In other words, whereas the classical deterrence approach prioritises military aspects, the Indian way has traditionally prioritised the political lens in determining deterrence. What this means is that rather than seeing deterrence as a matter of bean counting laid over terrain, organisation, operational planning and matters of psychological resolve, the Indian way sees it as the cumulative impact of political understanding, geopolitical conditions, China’s economic and military constraints that work to disincentivise aggression. Furthermore, India’s preferred mode of deterrence is also closely tied to the core rationale of Delhi’s China strategy – to achieve a more equitable and mutually sensitive political understanding with Beijing.

This distinction – and way of Indian deterrence – also is key in explaining India’s ongoing dilemma vis-à-vis China: India has been investing in a thaw in ties with China post-Galwan in order to avoid high-risk confrontation and escalation. But instead of proportionate reciprocation, Delhi finds China exploiting the same thaw to impose further strategic costs and constraints on India. The October 2024 agreement was supposed to cool tensions and allow each side greater geopolitical flexibility. However, the Chinese actions ever since demonstrate that this was not part of their calculation.

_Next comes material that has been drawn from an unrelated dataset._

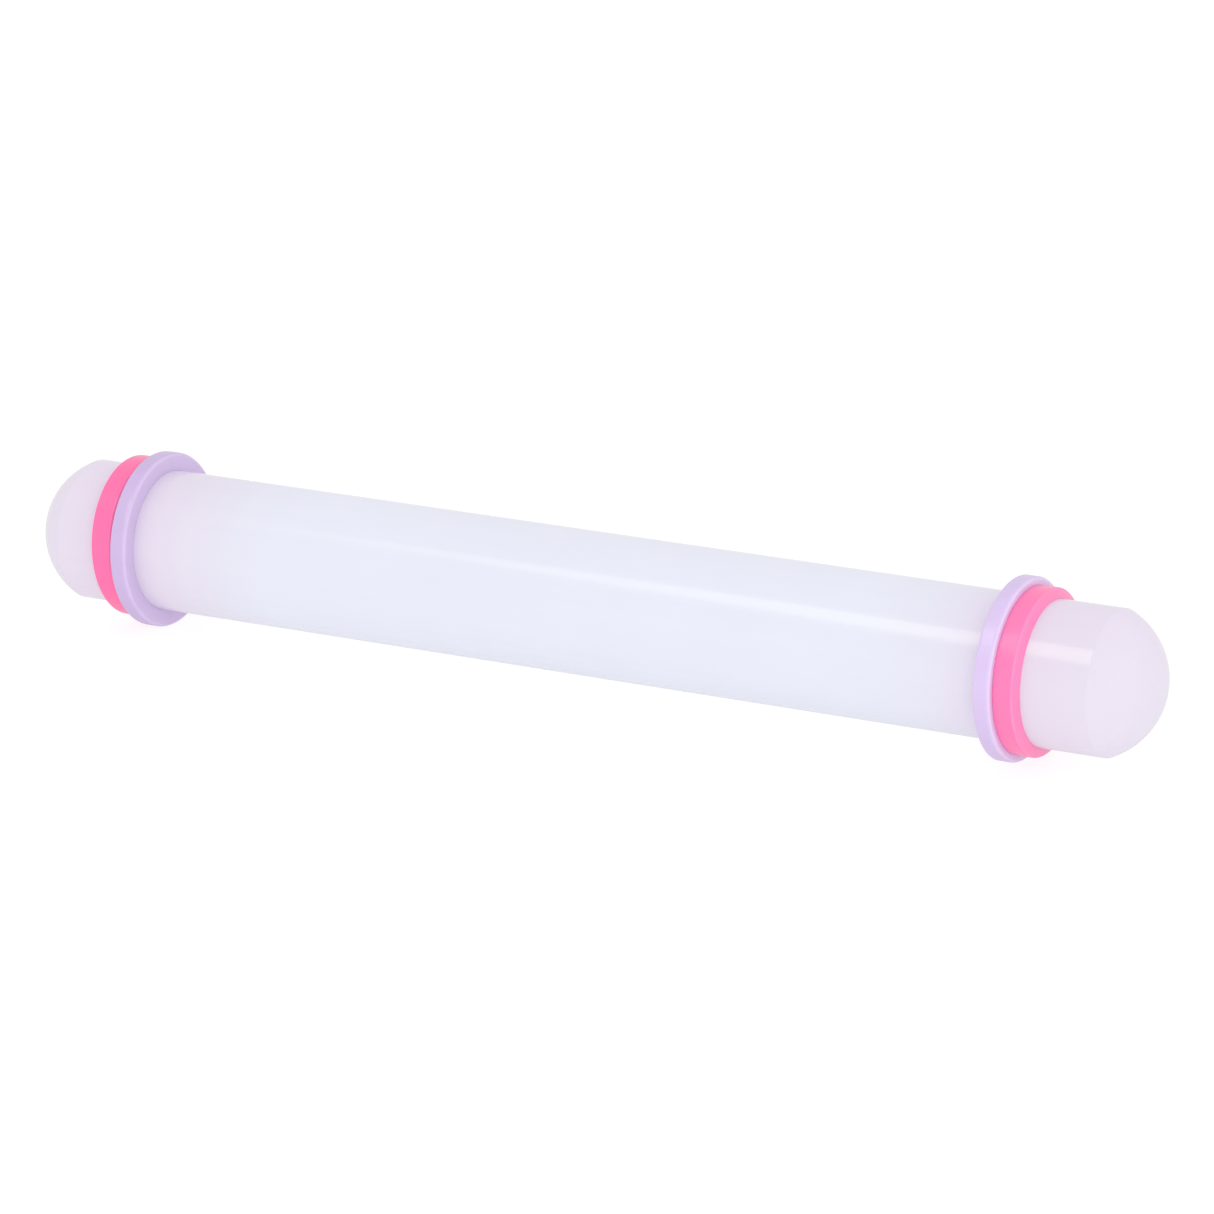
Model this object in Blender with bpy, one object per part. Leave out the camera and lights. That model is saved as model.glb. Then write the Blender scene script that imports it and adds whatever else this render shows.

The recent extensive military and diplomatic support to Pakistan provided by China (and increasingly towards Bangladesh as well) has only empirically confirmed to India what it had long suspected – that China seeks to box India within the subcontinent in order to increase its vulnerability vis-à-vis Beijing. This makes India face a second dilemma/challenge: How to keep its eye on the ball in terms of the long-term threat posed by China when smaller and immediate security threats in South Asia appear to be rising.